Into this mix was a smattering of South Africans, also looking to make their mark and contribute to the field. Daniel Pincher, from the social media agency Society says he found this year’s experience invaluable. “Some people see SXSW as the place to spot the next big thing in social media, however the real value for me is in the cross-pollination of ideas that happen. The event attracts not only technologists but also musicians, filmmakers, foodies, marketers, fashion entrepreneurs and a whole variety of people from different backgrounds. The really interesting thing is seeing how ideas from different industries and cultures bounce around.”
“It’s also fascinating as a social media marketer to see inside the headspace of the people creating the platforms we use for storytelling and communication on a daily basis.”

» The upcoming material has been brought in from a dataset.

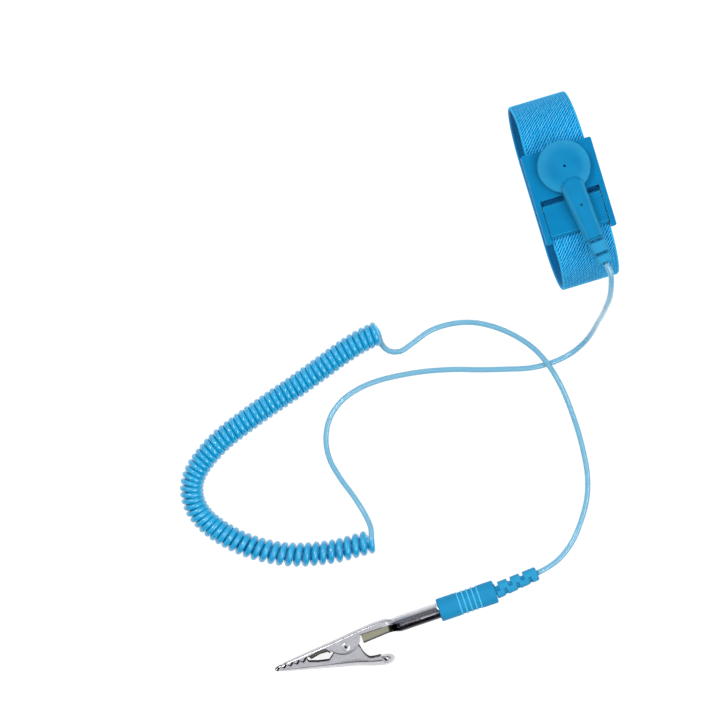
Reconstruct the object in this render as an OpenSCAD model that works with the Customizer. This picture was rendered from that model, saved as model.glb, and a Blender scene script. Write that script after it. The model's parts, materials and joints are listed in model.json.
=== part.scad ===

That was evident in the Music portion where the more organic, off-line side of the festival showed its stripes too. Bruce Springsteen gave an impassioned speech with some good-old fashioned advice — telling young artists to “rumble” and learn how to play their hearts out night after night, as that’s how he learnt to do it. SA artists Spoek Mathambo and The Parlotones surely heeded that advice when they took to the stage for their respective showcases, playing with a passion that would make the multiple-Grammy winning artist proud.
Other highlights of the event included a presentation by former US vice president Al Gore and Napster founder Sean Parker on the increasing role of social media in politics, and Smashing Pumpkins lead singer Billy Corgan, who called on fans to keep supporting their favourite artists, no matter what trends keep surfacing.